■ **Exercise requirements**:
Print, without altering anything, the lines from the one that holds "at height 0." to the one that holds "bpy.data.objects.remove(obj)", inclusive. No other lines belong in the output.
---
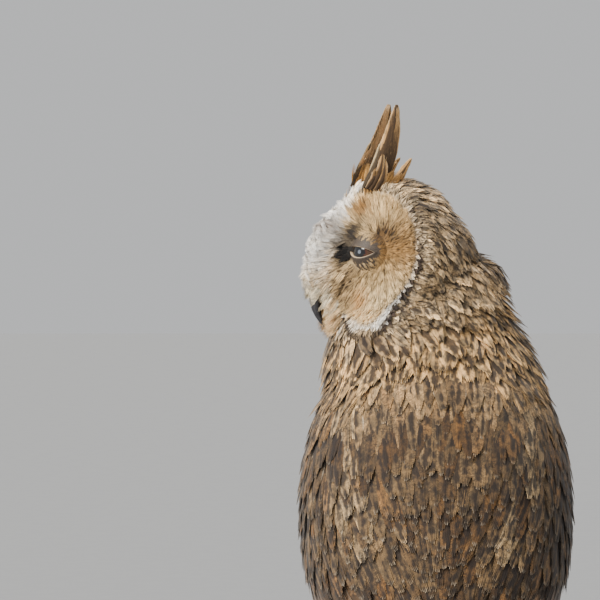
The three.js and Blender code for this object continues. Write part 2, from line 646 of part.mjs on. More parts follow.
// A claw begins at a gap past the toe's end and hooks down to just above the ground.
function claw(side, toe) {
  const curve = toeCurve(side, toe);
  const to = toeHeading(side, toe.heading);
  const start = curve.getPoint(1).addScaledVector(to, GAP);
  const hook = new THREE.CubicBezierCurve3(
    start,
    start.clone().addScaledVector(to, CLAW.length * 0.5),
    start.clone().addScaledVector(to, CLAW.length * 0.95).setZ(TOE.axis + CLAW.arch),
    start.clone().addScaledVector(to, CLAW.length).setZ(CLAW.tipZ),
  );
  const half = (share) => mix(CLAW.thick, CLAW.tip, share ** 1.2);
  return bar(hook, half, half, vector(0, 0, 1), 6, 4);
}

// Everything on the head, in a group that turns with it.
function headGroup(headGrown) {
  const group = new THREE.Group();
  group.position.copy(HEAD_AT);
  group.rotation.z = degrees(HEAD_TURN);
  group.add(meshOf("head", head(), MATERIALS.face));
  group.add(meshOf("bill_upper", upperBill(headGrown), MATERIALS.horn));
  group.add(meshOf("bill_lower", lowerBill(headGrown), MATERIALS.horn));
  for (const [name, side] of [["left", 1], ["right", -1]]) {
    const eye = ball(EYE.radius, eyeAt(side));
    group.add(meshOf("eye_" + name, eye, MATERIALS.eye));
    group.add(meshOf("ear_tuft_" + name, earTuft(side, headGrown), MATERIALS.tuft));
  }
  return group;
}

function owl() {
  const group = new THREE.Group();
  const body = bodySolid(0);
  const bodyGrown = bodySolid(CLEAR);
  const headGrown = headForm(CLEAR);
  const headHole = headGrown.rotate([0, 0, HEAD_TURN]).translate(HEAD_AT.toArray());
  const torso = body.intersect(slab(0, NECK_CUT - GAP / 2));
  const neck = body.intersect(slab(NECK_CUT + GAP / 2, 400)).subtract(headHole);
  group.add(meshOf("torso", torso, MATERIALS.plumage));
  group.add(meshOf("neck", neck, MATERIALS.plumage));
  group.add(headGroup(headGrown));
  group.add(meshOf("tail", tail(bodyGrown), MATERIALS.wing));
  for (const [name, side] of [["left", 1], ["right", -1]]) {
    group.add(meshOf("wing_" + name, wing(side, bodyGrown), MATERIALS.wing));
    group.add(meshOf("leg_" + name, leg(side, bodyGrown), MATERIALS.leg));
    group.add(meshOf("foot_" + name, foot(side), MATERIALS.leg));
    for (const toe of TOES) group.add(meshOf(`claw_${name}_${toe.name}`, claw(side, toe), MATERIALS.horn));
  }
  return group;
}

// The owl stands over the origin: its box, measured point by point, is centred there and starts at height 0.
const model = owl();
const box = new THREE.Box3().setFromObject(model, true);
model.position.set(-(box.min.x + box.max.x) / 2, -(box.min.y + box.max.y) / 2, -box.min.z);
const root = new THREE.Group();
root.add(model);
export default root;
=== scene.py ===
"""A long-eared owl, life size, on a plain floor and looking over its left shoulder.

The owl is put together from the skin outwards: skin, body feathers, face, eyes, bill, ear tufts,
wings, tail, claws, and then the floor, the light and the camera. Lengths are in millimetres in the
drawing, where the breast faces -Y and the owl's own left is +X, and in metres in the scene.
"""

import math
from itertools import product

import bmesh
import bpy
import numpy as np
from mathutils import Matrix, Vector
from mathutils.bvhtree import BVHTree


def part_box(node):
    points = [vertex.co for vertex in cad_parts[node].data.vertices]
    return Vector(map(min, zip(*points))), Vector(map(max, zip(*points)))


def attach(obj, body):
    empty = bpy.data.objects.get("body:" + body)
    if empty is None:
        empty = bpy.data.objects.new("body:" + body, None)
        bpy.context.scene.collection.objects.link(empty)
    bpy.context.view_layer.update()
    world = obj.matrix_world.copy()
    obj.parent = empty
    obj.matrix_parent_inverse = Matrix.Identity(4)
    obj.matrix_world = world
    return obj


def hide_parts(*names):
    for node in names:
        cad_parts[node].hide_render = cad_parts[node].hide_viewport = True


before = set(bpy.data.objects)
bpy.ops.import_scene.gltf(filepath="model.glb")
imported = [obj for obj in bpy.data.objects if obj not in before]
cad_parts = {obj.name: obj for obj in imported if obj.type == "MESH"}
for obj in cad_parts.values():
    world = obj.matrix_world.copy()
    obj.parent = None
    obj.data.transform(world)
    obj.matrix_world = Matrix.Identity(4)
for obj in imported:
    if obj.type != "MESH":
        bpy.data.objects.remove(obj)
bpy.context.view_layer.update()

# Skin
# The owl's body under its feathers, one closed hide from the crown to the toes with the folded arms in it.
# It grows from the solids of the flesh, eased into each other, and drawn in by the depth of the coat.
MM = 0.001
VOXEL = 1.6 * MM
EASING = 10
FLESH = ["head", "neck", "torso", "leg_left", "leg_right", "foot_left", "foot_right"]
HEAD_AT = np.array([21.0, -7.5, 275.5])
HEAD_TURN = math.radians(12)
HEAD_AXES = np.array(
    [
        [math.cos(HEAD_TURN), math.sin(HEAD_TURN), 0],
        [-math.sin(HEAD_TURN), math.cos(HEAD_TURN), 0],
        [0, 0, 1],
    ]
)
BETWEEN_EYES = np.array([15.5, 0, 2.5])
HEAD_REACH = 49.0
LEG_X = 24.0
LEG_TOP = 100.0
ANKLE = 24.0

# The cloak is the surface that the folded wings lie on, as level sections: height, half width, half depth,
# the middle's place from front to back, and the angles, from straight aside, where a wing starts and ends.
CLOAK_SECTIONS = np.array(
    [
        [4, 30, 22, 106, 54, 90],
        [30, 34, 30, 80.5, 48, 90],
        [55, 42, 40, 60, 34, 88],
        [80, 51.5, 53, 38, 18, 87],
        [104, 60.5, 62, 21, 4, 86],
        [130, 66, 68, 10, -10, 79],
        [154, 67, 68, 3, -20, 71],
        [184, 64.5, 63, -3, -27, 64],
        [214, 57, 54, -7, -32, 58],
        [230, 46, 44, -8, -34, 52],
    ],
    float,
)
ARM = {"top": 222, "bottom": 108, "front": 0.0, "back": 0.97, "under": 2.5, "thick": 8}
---
■ **Output**:
// The owl stands over the origin: its box, measured point by point, is centred there and starts at height 0.
const model = owl();
const box = new THREE.Box3().setFromObject(model, true);
model.position.set(-(box.min.x + box.max.x) / 2, -(box.min.y + box.max.y) / 2, -box.min.z);
const root = new THREE.Group();
root.add(model);
export default root;
=== scene.py ===
"""A long-eared owl, life size, on a plain floor and looking over its left shoulder.

The owl is put together from the skin outwards: skin, body feathers, face, eyes, bill, ear tufts,
wings, tail, claws, and then the floor, the light and the camera. Lengths are in millimetres in the
drawing, where the breast faces -Y and the owl's own left is +X, and in metres in the scene.
"""

import math
from itertools import product

import bmesh
import bpy
import numpy as np
from mathutils import Matrix, Vector
from mathutils.bvhtree import BVHTree


def part_box(node):
    points = [vertex.co for vertex in cad_parts[node].data.vertices]
    return Vector(map(min, zip(*points))), Vector(map(max, zip(*points)))


def attach(obj, body):
    empty = bpy.data.objects.get("body:" + body)
    if empty is None:
        empty = bpy.data.objects.new("body:" + body, None)
        bpy.context.scene.collection.objects.link(empty)
    bpy.context.view_layer.update()
    world = obj.matrix_world.copy()
    obj.parent = empty
    obj.matrix_parent_inverse = Matrix.Identity(4)
    obj.matrix_world = world
    return obj


def hide_parts(*names):
    for node in names:
        cad_parts[node].hide_render = cad_parts[node].hide_viewport = True


before = set(bpy.data.objects)
bpy.ops.import_scene.gltf(filepath="model.glb")
imported = [obj for obj in bpy.data.objects if obj not in before]
cad_parts = {obj.name: obj for obj in imported if obj.type == "MESH"}
for obj in cad_parts.values():
    world = obj.matrix_world.copy()
    obj.parent = None
    obj.data.transform(world)
    obj.matrix_world = Matrix.Identity(4)
for obj in imported:
    if obj.type != "MESH":
        bpy.data.objects.remove(obj)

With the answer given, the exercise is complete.